Find and copy every line in the records that includes the string "which".

★ ★ ★ ★

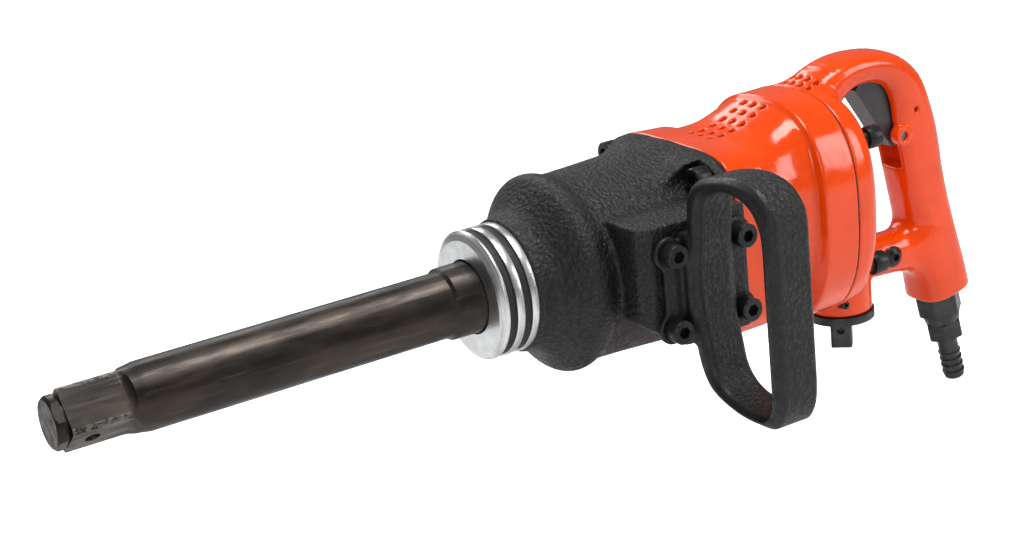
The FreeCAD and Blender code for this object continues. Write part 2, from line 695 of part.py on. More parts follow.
def make_motor_housing():
    """Hollow casting between the two gaskets, with an exhaust chamber under its vents."""
    front, rear = number(d.motor_front), number(d.motor_rear)
    wide, high = number(d.flange_wide), number(d.flange_high)
    outside = lofted([
        oval(wide, high, high, FLANGE_POWER, front), oval(wide - 0.5, high - 1.6, high, FLANGE_POWER, 394.0),
        oval(52.5, 51.6, 51.5, 3.4, 399.0), oval(49.5, 52.8, 49.5, 2.6, 407.0),
        oval(49.5, 55.6, 49.5, 2.5, 418.0), oval(50.5, 59.8, 50.5, 2.5, 428.0),
        oval(52.2, 63.0, 57.0, 2.55, 438.0), lid_outline(445.0, 0.8), lid_outline(449.0, 0.0),
        lid_outline(rear, 0.0)])
    bore = rod_x(d.motor_bore, d.motor_front - 1, d.motor_rear + 1)
    hollow = lofted([oval(24.0, 48.2, 10.0, 2.6, 386.0), oval(24.0, 48.2, 10.0, 2.6, 400.0),
                     oval(25.0, 50.4, 10.0, 2.6, 412.0), oval(25.0, 56.0, 10.0, 2.6, 427.0),
                     oval(25.0, 58.6, 10.0, 2.6, 436.0)])
    roof = solid(hollow.cut(Part.makeCylinder(44.6, 120, Vector(-460, 0, 0), Vector(1, 0, 0)))
                 .cut(Part.makeBox(120, 80, 80, Vector(-460, -40, -80))), "roof")
    ports = solid(Part.makeBox(40, 30, 6, Vector(-428, -15, 40)), "ports")
    vents = [rod(2.2, 30, -station, y, 45, (0, y / 200, 1))
             for station in vent_stations() for y in vent_rows()]
    screw_holes = [rod_x(d.screw_dia / 2 + 0.05, 366.0, 389.0, y, z)
                   for y, z in corners_of(number(d.case_bolt_y), number(d.case_bolt_z))]
    screw_holes += [rod_x(d.screw_dia / 2 + 0.05, 436.0, 461.0, y, z)
                    for y, z in corners_of(number(d.rear_bolt_y), number(d.rear_bolt_z))]
    casting = cut(solid(outside, "outside"), bore, roof, ports, *vents, *screw_holes)
    finish(casting, "motor_housing")
    pad = lofted([oval(24.0, 48.8, 10.0, 2.6, 408.0), oval(24.0, 53.0, 10.0, 2.6, 420.0),
                  oval(24.0, 57.0, 10.0, 2.6, 434.0)])
    pad = pad.cut(Part.makeCylinder(46.5, 120, Vector(-460, 0, 0), Vector(1, 0, 0)))
    pad = pad.cut(Part.makeBox(120, 80, 80, Vector(-460, -40, -80)))
    finish(solid(pad, "pad"), "exhaust_silencer")
    gasket = solid(lofted([lid_outline(station, 0.5)
                           for station in (rear + 0.05, number(d.cover_front) - 0.05)]), "gasket")
    openings = [rod_x(d.motor_bore, rear - 1, rear + 2)]
    for y, z in corners_of(number(d.rear_bolt_y), number(d.rear_bolt_z)):
        openings.append(rod_x(d.screw_dia / 2 + 0.25, rear - 1, rear + 2, y, z))
    finish(cut(gasket, *openings), "rear_gasket")


def lid_outline(station, inset):
    """The rear joint's outline, drawn in by an inset, at a station."""
    middle = 4.0
    return oval(d.rear_wide.value - inset, d.rear_high.value - middle - inset,
                d.rear_low.value + middle - inset, 2.6, station, middle)


def vent_stations():
    """Six columns of vents along the roof."""
    return [393.8 + 7.65 * step for step in range(6)]


def vent_rows():
    """Three rows of vents, the middle one on the mid-plane."""
    return [-8.5, 0.0, 8.5]


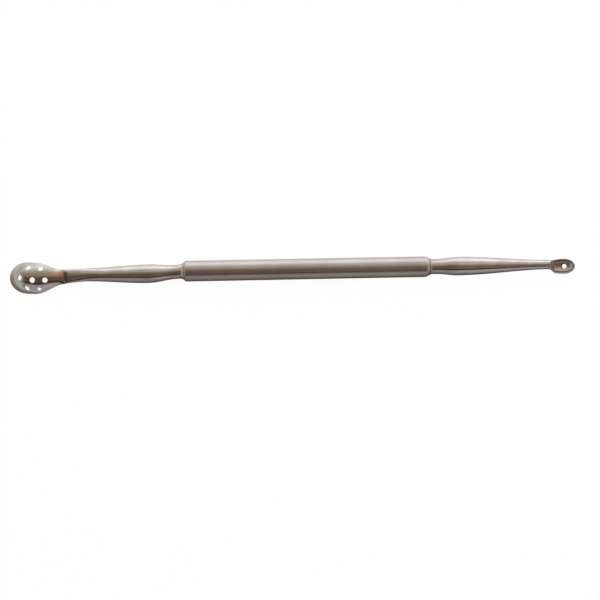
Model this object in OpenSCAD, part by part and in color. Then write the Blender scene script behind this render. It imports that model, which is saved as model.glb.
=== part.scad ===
// Double-ended blackhead extractor. A slim steel tube is the handle. A perforated
// spoon is brazed into one end and a small cup with one hole into the other.
// X runs along the handle, with the cup at +X and the spoon at -X. +Z is the side
// that the back of the spoon and the hollow of the cup face. The origin is the
// middle of the handle's axis. Sizes are in millimetres and angles in degrees.

/* [Handle] */
// Length of the handle tube
handle_len = 59.1; // [40:0.1:90]
// Outside diameter of the handle tube
handle_d = 5; // [4.8:0.1:7]
// Bore of the handle tube
bore_d = 3; // [2:0.1:3.2]
// Length of the chamfer at the spoon's end of the tube
spoon_chamfer_len = 0.5; // [0.3:0.05:2]
// Length of the chamfer at the cup's end of the tube
cup_chamfer_len = 0.9; // [0.3:0.05:2]
// Depth of both chamfers
chamfer_depth = 0.5; // [0.2:0.05:0.5]

/* [Joints] */
// Length of the tang that each tip has inside the tube
tang_len = 8; // [4:0.5:18]
// Gap all round between tang and bore
tang_gap = 0.02; // [0.01:0.005:0.05]
// Length of the braze fillet on the spoon's neck
spoon_fillet_len = 0.85; // [0.3:0.05:1.2]
// Length of the braze fillet on the cup's neck
cup_fillet_len = 0.55; // [0.3:0.05:1.2]

/* [Spoon neck] */
// Diameter of the neck where it leaves the tube
spoon_waist_d = 3.36; // [3.3:0.02:3.7]
// Length of the straight collar beside the tube
spoon_collar_len = 2; // [1.6:0.1:4]
// Largest diameter of the neck
spoon_bulge_d = 4.46; // [3.8:0.02:4.8]
// Distance from the tube to that largest diameter
spoon_bulge_at = 8.4; // [6:0.1:12]
// Distance from the tube to the start of the flattened blade
flat_from = 17.4; // [13:0.1:19]
// Distance from the tube to the crease where the spoon starts
spoon_neck_len = 28.5; // [25:0.1:36]
// Width of the blade at its narrowest
blade_w = 3.1; // [2.4:0.02:3.6]
// Width of the blade at the crease
tail_w = 3.5; // [2.6:0.02:4]
// Thickness of the blade beside the spoon
blade_t = 1.16; // [0.9:0.02:1.8]
// Length over which the blade rounds down into the crease
crease_len = 1; // [0.5:0.1:2]
// Depth of the crease under the blade's top
crease_depth = 0.18; // [0.05:0.01:0.3]
// Sideways set of the bowl against the handle
spoon_set = 1.05; // [-1.2:0.05:1.2]

/* [Spoon bowl] */
// Width of the bowl
bowl_w = 7.52; // [6.4:0.02:10]
// Length from the widest place to the nose
nose_len = 4.5; // [4:0.05:6.5]
// Length from the widest place back to the crease
taper_len = 8.8; // [7:0.1:12]
// Height of the bowl's back over its rim
bowl_depth = 2.6; // [1.6:0.05:3.2]
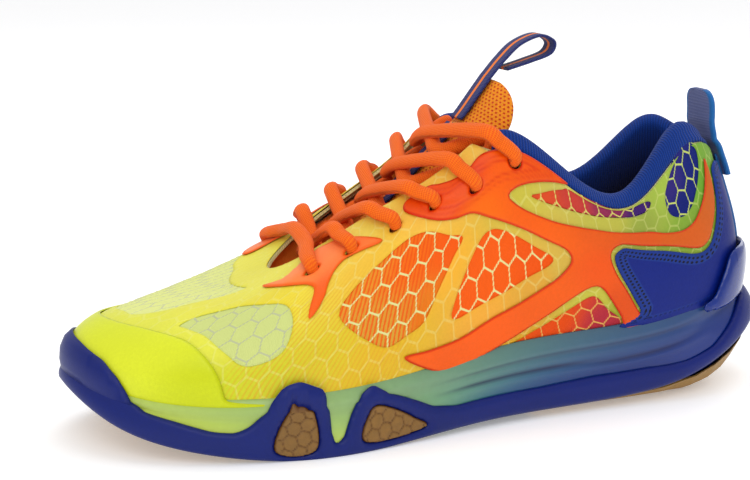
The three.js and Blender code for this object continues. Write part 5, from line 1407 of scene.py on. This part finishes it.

★ ★ ★ ★

RESULT FOR THIS EXERCISE:
Model this object in OpenSCAD, part by part and in color. Then write the Blender scene script behind this render. It imports that model, which is saved as model.glb.
// Length over which the blade rounds down into the crease